This is the mail archive of the
gcc-patches@gcc.gnu.org
mailing list for the GCC project.
Re: [Patch AArch64] Simplify reduc_plus_scal_v2[sd]f sequence
- From: Marcus Shawcroft <marcus dot shawcroft at gmail dot com>
- To: James Greenhalgh <james dot greenhalgh at arm dot com>
- Cc: "gcc-patches at gcc dot gnu dot org" <gcc-patches at gcc dot gnu dot org>
- Date: Tue, 17 May 2016 14:36:29 +0100
- Subject: Re: [Patch AArch64] Simplify reduc_plus_scal_v2[sd]f sequence
- Authentication-results: sourceware.org; auth=none
- References: <1463476002-513-1-git-send-email-james dot greenhalgh at arm dot com> <CAFqB+Px3moXAhPPLvWQGdj=wJsAszHsP2UEWHEZZwCsEAy=vDA at mail dot gmail dot com> <20160517110244 dot GA3885 at arm dot com>
On 17 May 2016 at 12:02, James Greenhalgh <james.greenhalgh@arm.com> wrote:
> On Tue, May 17, 2016 at 11:32:36AM +0100, Marcus Shawcroft wrote:
>> On 17 May 2016 at 10:06, James Greenhalgh <james.greenhalgh@arm.com> wrote:
>> >
>> > Hi,
>> >
>> > This is just a simplification, it probably makes life easier for register
>> > allocation in some corner cases and seems the right thing to do.
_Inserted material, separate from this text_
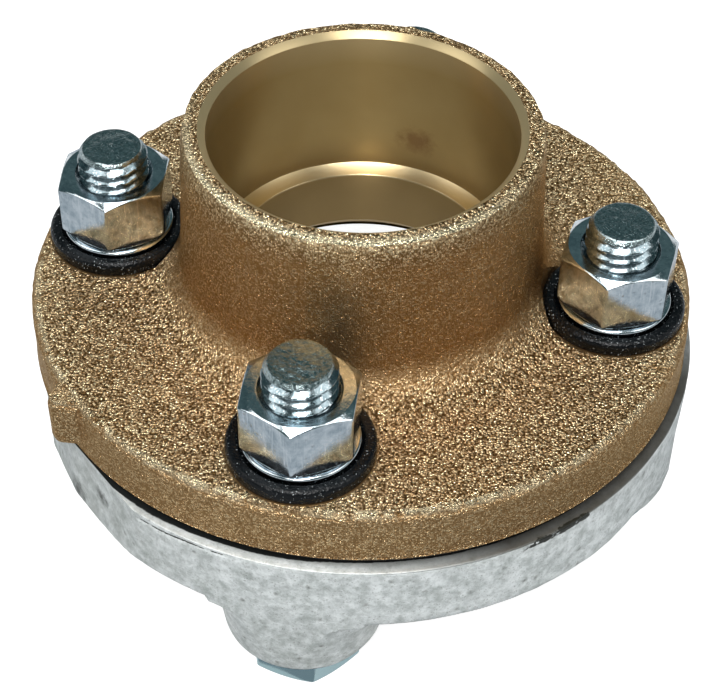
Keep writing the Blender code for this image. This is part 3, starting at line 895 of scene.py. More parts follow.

We don't
>> > use the internal version elsewhere, so we're safe to delete it and change
>> > the types.
>> >
>> > OK?
>> >
>> > Bootstrapped on AArch64 with no issues.
>>
>> Help me understand why this is ok for BE ?
>
> The reduc_plus_scal_<mode> pattern wants to take a vector and return a scalar
> value representing the sum of the lanes of that vector. We want to go
> from V2DFmode to DFmode.
>
> The architectural instruction FADDP writes to a scalar value in the low
> bits of the register, leaving zeroes in the upper bits.
>
> i.e.
>
> faddp d0, v1.2d
>
> 128 64 0
> | 0x0 | v1.d[0] + v1.d[1] |
>
> In the current implementation, we use the
> aarch64_reduc_plus_internal<mode> pattern, which treats the result of
> FADDP as a vector of two elements. We then need an extra step to extract
> the correct scalar value from that vector. From GCC's point of view the lane
> containing the result is either lane 0 (little-endian) or lane 1
> (big-endian), which is why the current code is endian dependent. The extract
> operation will always be a NOP move from architectural bits 0-63 to
> architectural bits 0-63 - but we never elide the move as future passes can't
> be certain that the upper bits are zero (they come out of an UNSPEC so
> could be anything).
>
> However, this is all unneccesary. FADDP does exactly what we want,
> regardless of endianness, we just need to model the instruction as writing
> the scalar value in the first place. Which is what this patch wires up.
>
> We probably just missed this optimization in the migration from the
> reduc_splus optabs (which required a vector return value) to the
> reduc_plus_scal optabs (which require a scalar return value).
>
> Does that help?
Yep. Thanks. OK to commit. /Marcus
> Thanks,
> James
>